For Nets, No Summer Break

TV executives once enjoyed a well-earned lull this time of year. But in the broadcast business, there’s no longer any such thing as summer vacation.

For years, broadcast nets had a monopoly on viewership during the fall-tospring broadcast season and even managed decent numbers by airing repeats during the summer. But with cable and other distractions eating into that share, all five networks have gradually been adding more original scripted series in the warmest months.

“Summer really has become a new battleground for networks,” says Andy Kubitz, ABC executive VP of program planning and scheduling.

In summer 2008, the Big Four aired a combined total of three original scripted series. The next summer, the total rose to five. This summer, the five broadcast nets are showing 17 scripted series, nine of which are new. While those numbers are down slightly from last summer’s 19 scripted shows, including 13 new ones, that drop-off is only an aberration amid a secular industry-wide shift, Kubitz says.
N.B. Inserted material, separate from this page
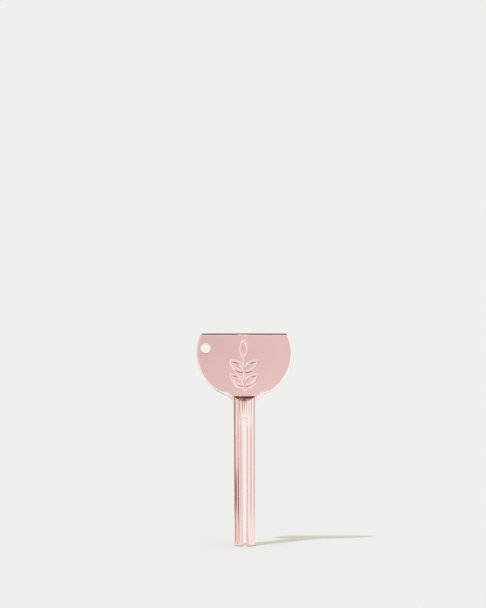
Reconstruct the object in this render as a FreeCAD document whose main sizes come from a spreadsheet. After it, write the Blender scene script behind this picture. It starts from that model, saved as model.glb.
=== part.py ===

With accelerating effectiveness, cable has created events from scripted series runs, pulling viewers away from broadcast’s summer reruns. “Repeats just don’t work anymore,” Kubitz says.

The true shift began a decade ago thanks to the DVR, Kubitz says. With the ability to tape shows viewers don’t miss many episodes, so they don’t need to catch up during the summer. That progression only accelerated with the availability of on-demand episodes and, later, over-the-top services. “It forces us to create more and more original programming,” Kubitz says.

‘A Great Place for Big, Bold Ideas’

The year 2013 marked a turning point in broadcast summer strategy when a massive dome came crashing down in the town of Chester’s Mill, Maine—thanks to CBS. The network’s sci-fi series Under the Dome averaged 11.2 million viewers and a 2.7 in the adults 18-49 demo, the best for a scripted summer broadcast series in 21 years, to dethrone America’s Got Talent as the summer’s top broadcast show.

“It continued to convince people that summer was a great place for big, bold ideas,” says NBC entertainment president Jennifer Salke.

New splashes this summer include Fox’s star-studded mystery Wayward Pines and ABC’s sci-fi thriller The Whispers.

NBC turned back the clock with 1960s detective drama Aquarius. The day after its May 28 debut, the net released all 13 episodes on NBC.com, the NBC app and other video-on-demand platforms—an attempt, according to Salke, to launch the show “more in linewith the ways people are actually watching” and to create buzz around its premiere. “We’re trying to be experimental with how we’re launching things,” she says.

With More Demand, Less Risk

Perhaps even more critical than Under the Dome’s monster Season 1 ratings was CBS’ unique SVOD deal with Amazon. Four days after their linear premieres, Dome episodes are made available on Amazon Instant Video. So even though the show’s second season ratings fell dramatically, and Season 1 of Halle Berry astronaut drama Extant (with the same SVOD deal) posted even lower numbers, the programs are still successes for CBS.

SVOD deals influence decisions to order and renew series, allowing networks to invest in shows—especially for the summer—that don’t necessarily attain enviable numbers. “It opened up thinking as far as how we can pursue big production value at a potential lower rating,” Salke says.

One week after announcing a series order for Zoo, the sci-fi thriller based on the James Patterson novel, last summer, CBS announced a streaming deal with Netflix to launch all 13 episodes immediately following the end of the broadcast run. The hefty coin that the big three SVODs (Amazon, Hulu and Netflix) are spending helps offset the production costs, lowering the live/same-day ratings bar.

Another way networks are driving down costs of scripted summer programming is turning to international coproductions. ABC’s two returning summer scripted series—Mistresses and Rookie Blue—are both international coproductions, while Swedish coproduction Welcome to Sweden earned a second season on NBC despite meager numbers last summer.

Paltry ratings are no longer the kiss of death for those shows because production costs are mitigated. “We’re [trading] cheaper programming that works well at a lower rating,” Kubitz says. “The risk tolerance is much lower.”

Salke notes that some shows are pitched to NBC specifically for summer, with the goal of getting an uninterrupted run and the chance to make “some noise outside of the clutter” of the broadcast season. “You can take some bigger creative swings when out of the spotlight,” she says.

But sometimes you swing and miss—or perhaps, no one is there to witness the hit. Hannibal’s third season on NBC premiered to a series-low rating and had fallen even lower by its third episode on June 18. Although it was arguably the most critically acclaimed show in NBC’s portfolio, Hannibal was cancelled June 22.